Ukrainian President Volodymyr Zelenskyy is frequently compared to British Prime Minister Winston Churchill.  During the last year, I have frequently turned to the World War II speeches Mr. Churchill rendered in the months after France fell to the Nazis and before the United States entered the war.  It is clear that Mr. Churchill then believed that if Britain could just hold on long enough, America’s entry into the war – with its military and manufacturing resources – would ultimately ensure victory.  Mr. Zelenskyy is now nervous and exhausted, and he’s showing it.  I am confident that he is acutely aware that in one vital respect, his position is in fact the reverse of Mr. Churchill’s so long ago:  since the Russian invasion, although seemingly teetering at times, has not collapsed, it is Mr. Putin that is calculating that if he can just hold out long enough, NATO will lose the will to support Ukraine, and then … Ukraine will be Russia’s.
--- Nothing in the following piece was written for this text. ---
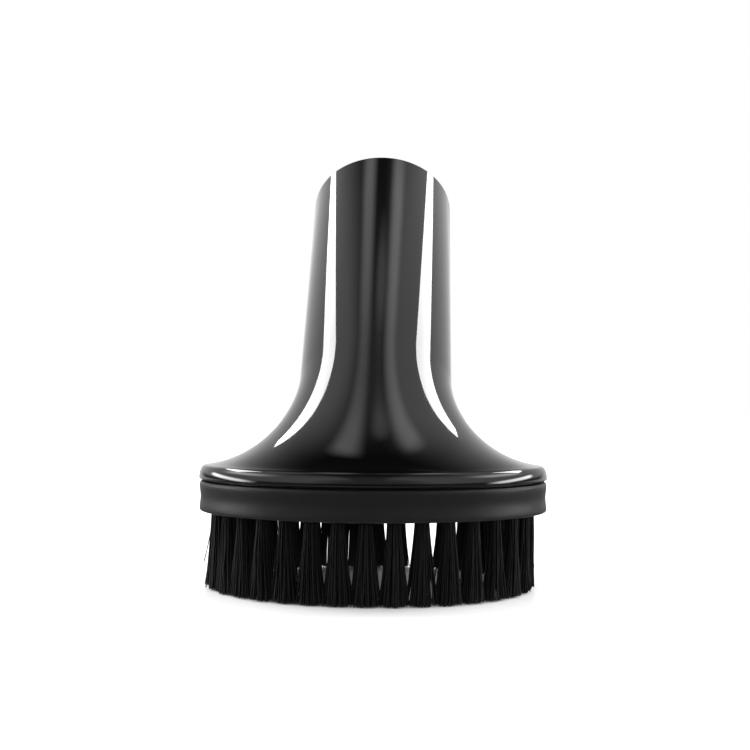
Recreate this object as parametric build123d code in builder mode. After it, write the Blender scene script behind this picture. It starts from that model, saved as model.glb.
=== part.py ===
"""Vacuum dusting brush with an oval bristle ring and a wand socket that leans back."""

from math import cos, pi, radians, sin
import os

from build123d import *

os.makedirs("parts", exist_ok=True)

# Driving dimensions in millimetres and degrees. The brush stands on its bristle
# tips at Z = 0, with the middle of its oval head at the origin. The front is -Y.

# Oval hood and its rim
head_width = 76.2
head_depth = 58.0
rim_height = 3.0
rim_round = 2.0
seam_ease = 0.4
wall = 2.2

# Wand socket, with stations measured along its axis from the top of the rim
socket_lean = 36.5
mouth_station = 82.4
mouth_diameter = 36.3
bore_diameter = 32.0
bore_depth = 32.0
mouth_ease = 0.5
lead_in = 0.6

# Flare between the hood and the socket
neck_station = 22.2
neck_diameter = 35.4
rim_slope = 9.4
rim_reach = 10.0
neck_reach = 10.9
turn_power = 1.35

# Pocket in the hood and the spigot that fits it
pocket_depth = 1.5
pocket_ledge = 0.9
spigot_height = 1.3
fit_clearance = 0.12

# Bristle ring
ring_height = 6.9
ring_width = 8.0
ring_inset = 0.15
ring_waist = 0.2
lip_ease = 0.45

# Bristle tufts
tuft_count = 34
tuft_inset = 4.1
bristle_length = 16.7
root_diameter = 3.1
tuft_clearance = 0.05
hole_depth = 5.4
hole_sides = 12
spread_height = 9.5
spread_gap = 0.4
tip_gap = 0.2
tuft_aspect = 0.9
tuft_lobes = 5
lobe_depth = 0.12

# Flat metal anchors in the folds of the tufts
anchor_height = 1.5
anchor_thickness = 0.4
fold_thickness = 1.2

# Steps in the rim's rounding, the flare and its hollow, and the share of the flare's
# side at which the hollow begins
rim_steps = 3
flare_steps = 10
hollow_steps = 9
hollow_start = 0.15

# Levels, radii and axes that follow from them
parting_level = bristle_length + ring_height
rim_level = parting_level + rim_height
half_width = head_width / 2
half_depth = head_depth / 2
mouth_radius = mouth_diameter / 2
bore_radius = bore_diameter / 2
neck_radius = neck_diameter / 2
throat_radius = neck_radius - wall
lean = radians(socket_lean)
slope = radians(rim_slope)
socket_taper = (mouth_radius - neck_radius) / (mouth_station - neck_station)

# The rim's rounding ends where its slope is that of the flare
rim_end_inset = rim_round * (1 - sin(slope))
rim_end_level = rim_level - rim_round * (1 - cos(slope))
rim_end_width = half_width - rim_end_inset
rim_end_depth = half_depth - rim_end_inset

# Levels and insets of the rim: an eased edge, an upright foot and a rounded top
rim_profile = [(parting_level, seam_ease), (parting_level + seam_ease, 0)]
for step in range(rim_steps + 1):
    angle = (pi / 2 - slope) * step / rim_steps
    rim_profile.append((rim_level - rim_round * (1 - sin(angle)), rim_round * (1 - cos(angle))))

# The socket's axis leans back from the middle of the rim's top
axis_foot = Vector(0, 0, rim_end_level)
axis_direction = Vector(0, sin(lean), cos(lean))
socket_axis = Axis(axis_foot, axis_direction)

# Side profile of the flare: X is its half width, Y the station along the socket axis
with BuildLine() as flare_side:
    Bezier(
        (rim_end_width, 0),
        (rim_end_width - rim_reach * cos(slope), rim_reach * sin(slope)),
        (neck_radius - neck_reach * socket_taper, neck_station - neck_reach),
        (neck_radius, neck_station),
    )
flare_curve = flare_side.edges()[0]


def section_plane(station, turn_station):
    """Plane centred on the socket axis, turned from level at the rim to square at the neck."""
    progress = min(turn_station / neck_station, 1)
    angle = lean * progress**turn_power
    return Plane(
        origin=axis_foot + axis_direction * station,
        x_dir=(1, 0, 0),
        z_dir=(0, sin(angle), cos(angle)),
    )


def section_depth(width):
    """Half depth of the flare at a half width, as it changes from oval to round."""
    share = (width - neck_radius) / (rim_end_width - neck_radius)
    return neck_radius + share * (rim_end_depth - neck_radius)


def hollow_section(share):
    """Plane and half sizes of the hollow, one wall inside the flare and square to it."""
    point = flare_curve @ share
    run = flare_curve % share
    inset = wall * run.Y
    plane = section_plane(point.Y + wall * run.X, point.Y)
    return plane, point.X - inset, section_depth(point.X) - inset


# Plane through the socket axis: its X is the radius and its Y the station
axis_plane = Plane(origin=axis_foot, x_dir=(1, 0, 0), z_dir=(0, -cos(lean), sin(lean)))

# The hollow meets the parting plane in a pocket that takes the ring's spigot
hollow_plane, hollow_width, hollow_depth = hollow_section(hollow_start)
pocket_half_width = hollow_width + pocket_ledge
pocket_half_depth = hollow_depth + pocket_ledge

with BuildPart() as body:
    # Outside of the moulding: rim, flare and socket in one loft
    for level, inset in rim_profile:
        with BuildSketch(Plane.XY.offset(level)):
            Ellipse(half_width - inset, half_depth - inset)
    for step in range(1, flare_steps + 1):
        point = flare_curve @ (step / flare_steps)
        with BuildSketch(section_plane(point.Y, point.Y)):
            Ellipse(point.X, section_depth(point.X))
    for station, radius in (
        (mouth_station - mouth_ease, mouth_radius),
        (mouth_station, mouth_radius - mouth_ease),
    ):
        with BuildSketch(section_plane(station, station)):
            Circle(radius)
    loft(ruled=True)

    # Foot of the hollow, from the parting plane up into the flare
    with BuildSketch(Plane.XY.offset(parting_level)):
        Ellipse(hollow_width, hollow_depth)
    with BuildSketch(hollow_plane):
        Ellipse(hollow_width, hollow_depth)
    loft(mode=Mode.SUBTRACT)

    # Hollow of the flare, up to the round throat
    for step in range(hollow_steps):
        share = hollow_start + (1 - hollow_start) * step / hollow_steps
        plane, width, depth = hollow_section(share)
        with BuildSketch(plane):
            Ellipse(width, depth)
    with BuildSketch(section_plane(neck_station, neck_station)):
        Circle(throat_radius)
    loft(ruled=True, mode=Mode.SUBTRACT)

    # Pocket for the spigot, open at the parting plane
    with BuildSketch(Plane.XY.offset(parting_level)):
        Ellipse(pocket_half_width, pocket_half_depth)
    extrude(amount=pocket_depth, mode=Mode.SUBTRACT)

    # Throat, stop shoulder, wand bore and its lead-in
    with BuildSketch(axis_plane):
        with BuildLine():
            Polyline(
                (0, neck_station),
                (throat_radius, neck_station),
                (throat_radius, mouth_station - bore_depth),
                (bore_radius, mouth_station - bore_depth),
                (bore_radius, mouth_station - lead_in),
                (bore_radius + lead_in, mouth_station),
                (0, mouth_station),
                close=True,
            )
        make_face()
    revolve(axis=socket_axis, mode=Mode.SUBTRACT)
body.part.label = "body"
export_step(body.part, "parts/body.step")

# Middle line of the tufts: it starts at the front and runs round towards +X
with BuildLine() as tuft_line:
    EllipticalCenterArc(
        (0, 0), half_width - tuft_inset, half_depth - tuft_inset, start_angle=-90, arc_size=360
    )
tuft_curve = tuft_line.edges()[0]
tuft_pitch = tuft_curve.length / tuft_count
tuft_feet = [tuft_curve @ (n / tuft_count) for n in range(tuft_count)]
tuft_runs = [tuft_curve % (n / tuft_count) for n in range(tuft_count)]
hole_top = bristle_length + hole_depth
anchor_level = hole_top - fold_thickness - anchor_height / 2
anchor_length = root_diameter - 2 * tuft_clearance

# Levels and insets of the ring's outer wall: eased lip, waist and eased seam edge
band_profile = (
    (bristle_length, ring_inset + lip_ease),
    (bristle_length + lip_ease, ring_inset),
    (bristle_length + ring_height / 2, ring_inset + ring_waist),
    (parting_level - seam_ease, ring_inset),
    (parting_level, ring_inset + seam_ease),
)

with BuildPart() as bristle_ring:
    # Outer wall
    for level, inset in band_profile:
        with BuildSketch(Plane.XY.offset(level)):
            Ellipse(half_width - inset, half_depth - inset)
    loft(ruled=True)

    # Spigot that locates the ring in the hood
    with BuildSketch(Plane.XY.offset(parting_level)):
        Ellipse(pocket_half_width - fit_clearance, pocket_half_depth - fit_clearance)
    extrude(amount=spigot_height)

    # Air opening through the ring
    with BuildSketch(Plane.XY.offset(bristle_length)):
        Ellipse(half_width - ring_width, half_depth - ring_width)
    extrude(amount=ring_height + spigot_height, mode=Mode.SUBTRACT)

    # Blind hole for each tuft, with flats that keep close to the round
    with BuildSketch(Plane.XY.offset(bristle_length)):
        with Locations(*tuft_feet):
            RegularPolygon(
                root_diameter / 2 + tuft_clearance, hole_sides, major_radius=False
            )
    extrude(amount=hole_depth, mode=Mode.SUBTRACT)
bristle_ring.part.label = "bristle_ring"
export_step(bristle_ring.part, "parts/bristle_ring.step")


def tuft_plane(number, level):
    """Level plane at a tuft, with X along the ring and Y towards the middle of the head."""
    foot = tuft_feet[number]
    return Plane(origin=(foot.X, foot.Y, level), x_dir=tuft_runs[number], z_dir=(0, 0, 1))


def tuft_outline(number, level, length):
    """Corners of the fluted outline of a bundle of bristles, from its length along the ring."""
    corners = []
    for corner in range(2 * tuft_lobes):
        reach = length / 2 * (1 - lobe_depth * (corner % 2))
        angle = pi * corner / tuft_lobes
        place = Vector(reach * cos(angle), tuft_aspect * reach * sin(angle))
        corners.append(tuft_plane(number, level).from_local_coords(place))
    return corners


# Levels and lengths of a tuft: a root in its hole, spreading to a flat trimmed tip
tuft_stages = (
    (hole_top - tuft_clearance, root_diameter),
    (bristle_length, root_diameter),
    (spread_height, tuft_pitch - spread_gap),
    (0, tuft_pitch - tip_gap),
)
for number in range(tuft_count):
    outlines = [tuft_outline(number, level, length) for level, length in tuft_stages]
    sides = [Face(Wire.make_polygon(outline)) for outline in (outlines[0], outlines[-1])]
    for upper, lower in zip(outlines, outlines[1:]):
        for corner in range(2 * tuft_lobes):
            quad = upper[corner], upper[corner - 1], lower[corner - 1], lower[corner]
            sides.append(Face(Wire.make_polygon(quad)))
    with BuildPart() as tuft:
        add(Solid(Shell(sides)))
        with Locations(tuft_plane(number, anchor_level)):
            Box(
                2 * root_diameter,
                anchor_thickness + 2 * tuft_clearance,
                anchor_height + 2 * tuft_clearance,
                mode=Mode.SUBTRACT,
            )
    name = f"tuft_{number + 1:02d}"
    tuft.part.label = name
    export_step(tuft.part, f"parts/{name}.step")

# Anchors: one flat strip through the fold of each tuft
with BuildPart() as tuft_anchors:
    with Locations(*[tuft_plane(number, anchor_level) for number in range(tuft_count)]):
        Box(anchor_length, anchor_thickness, anchor_height)
tuft_anchors.part.label = "tuft_anchors"
export_step(tuft_anchors.part, "parts/tuft_anchors.step")
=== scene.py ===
"""Blender scene of a vacuum dusting brush: smooth mouldings, bristles, light and camera."""

import random
from math import atan2, cos, pi, radians, sin, sqrt, tan

import bpy
from mathutils import Matrix, Vector


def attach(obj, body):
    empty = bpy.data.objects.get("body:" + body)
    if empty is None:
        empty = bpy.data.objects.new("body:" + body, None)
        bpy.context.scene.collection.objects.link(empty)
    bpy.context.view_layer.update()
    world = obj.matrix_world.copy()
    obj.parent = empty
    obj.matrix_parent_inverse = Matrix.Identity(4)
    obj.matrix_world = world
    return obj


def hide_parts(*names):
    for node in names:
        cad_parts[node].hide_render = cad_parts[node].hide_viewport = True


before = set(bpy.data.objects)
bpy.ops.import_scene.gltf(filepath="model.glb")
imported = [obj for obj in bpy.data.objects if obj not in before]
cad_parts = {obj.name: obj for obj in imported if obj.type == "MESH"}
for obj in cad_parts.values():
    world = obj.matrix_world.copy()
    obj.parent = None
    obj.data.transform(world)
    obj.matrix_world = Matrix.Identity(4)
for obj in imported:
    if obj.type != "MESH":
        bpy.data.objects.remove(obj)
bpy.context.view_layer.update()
random.seed(7)

MM = 0.001

# Sizes of the CAD model that the smooth mouldings follow, in millimetres and degrees.
# Stations are measured along the socket's axis, from the end of the rim's rounding

# Oval head, with the rim of its hood
head_half_width = 38.1
head_half_depth = 29.0
parting_level = 23.6
rim_level = 26.6
rim_round = 2.0
rim_crown = 1.3
seam_round = 0.2
wall = 2.2

# Wand socket
lean = radians(36.5)
mouth_station = 82.4
mouth_radius = 18.15
mouth_round = 0.6
bore_radius = 16.0
bore_depth = 32.0
lead_in = 0.6

# Flare between the rim and the socket
slope = radians(9.4)
neck_station = 22.2
neck_radius = 17.7
rim_reach = 10.0
neck_reach = 10.9
turn_power = 1.35

# Hollow of the hood, and the pocket that takes the ring's spigot
hollow_start = 0.15
pocket_depth = 1.5
pocket_ledge = 0.9
fit_clearance = 0.12
spigot_height = 1.3

# Bristle ring, with a groove above it that only the scene has
bristle_length = 16.7
ring_inset = 0.15
ring_waist = 0.2
ring_width = 8.0
lip_round = 0.45
ring_edge_round = 0.8
seam_groove = 0.4
groove_depth = 1.6

# Tufts and their holes
tuft_count = 34
tuft_inset = 4.1
hole_radius = 1.6
hole_depth = 5.4

# Sizes that follow from them
throat_radius = neck_radius - wall
socket_taper = (mouth_radius - neck_radius) / (mouth_station - neck_station)
rim_end_inset = rim_round * (1 - sin(slope))
rim_end_level = rim_level - rim_round * (1 - cos(slope))
rim_end_width = head_half_width - rim_end_inset
rim_end_depth = head_half_depth - rim_end_inset
tuft_half_width = head_half_width - tuft_inset
tuft_half_depth = head_half_depth - tuft_inset

# The rim's rounding is the part of an ellipse that ends on the line of the flare's slope
rim_foot = parting_level + seam_round
crown_fall = rim_crown * tan(slope)
rim_span = rim_end_level - rim_foot - (rim_end_inset - rim_crown) * tan(slope)
rim_rise = sqrt(rim_span**2 - crown_fall**2)
rim_end_angle = atan2(rim_rise, crown_fall)

# Fineness of the smooth meshes
around = 176
flare_rings = 72
hollow_rings = 40
edge_rings = 6
rim_rings = 14
waist_rings = 12
hole_sides = 28
line_steps = 7200
crease_angle = radians(32)


# Rings of points


def ring(centre, tilt, half_width, half_depth):
    """Points of an ellipse about a centre, in a plane that an angle tilts back."""
    points = []
    for n in range(around):
        angle = 2 * pi * n / around
        along = half_depth * sin(angle)
        offset = Vector((half_width * cos(angle), along * cos(tilt), -along * sin(tilt)))
        points.append(MM * (centre + offset))
    return points


def level_ring(level, half_width, half_depth):
    """Points of a level ellipse about the middle of the head."""
    return ring(Vector((0, 0, level)), 0, half_width, half_depth)


def head_ring(level, inset):
    """Points of a level ellipse, an inset within the head's outline."""
    return level_ring(level, head_half_width - inset, head_half_depth - inset)


def axis_ring(station, tilt, half_width, half_depth):
    """Points of an ellipse at a station along the socket's axis."""
    centre = Vector((0, station * sin(lean), rim_end_level + station * cos(lean)))
    return ring(centre, tilt, half_width, half_depth)


def arc_angles(steps, end=pi / 2):
    """Angles from 0 to an end, in equal steps."""
    return [end * k / steps for k in range(steps + 1)]


def flare_tilt(station):
    """Tilt of the flare's section, from level at the rim to square at the neck."""
    return lean * min(station / neck_station, 1) ** turn_power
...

If Mr. Putin was going to be internally deposed for this Russian military debacle, he already would have been.  If he is to be externally judged for this monstrous insult to humanity and international order, that reckoning is a long time off.  We and our NATO allies need to grasp that we are at war, quit diddling, and give it all we have – now and into the foreseeable future.

2 thoughts on “On Ukraine Today

  1. “We and our NATO allies need to grasp that we are at war, quit diddling, and give it all we have – now and into the foreseeable future.” I agree. That’s been my position since the invasion started.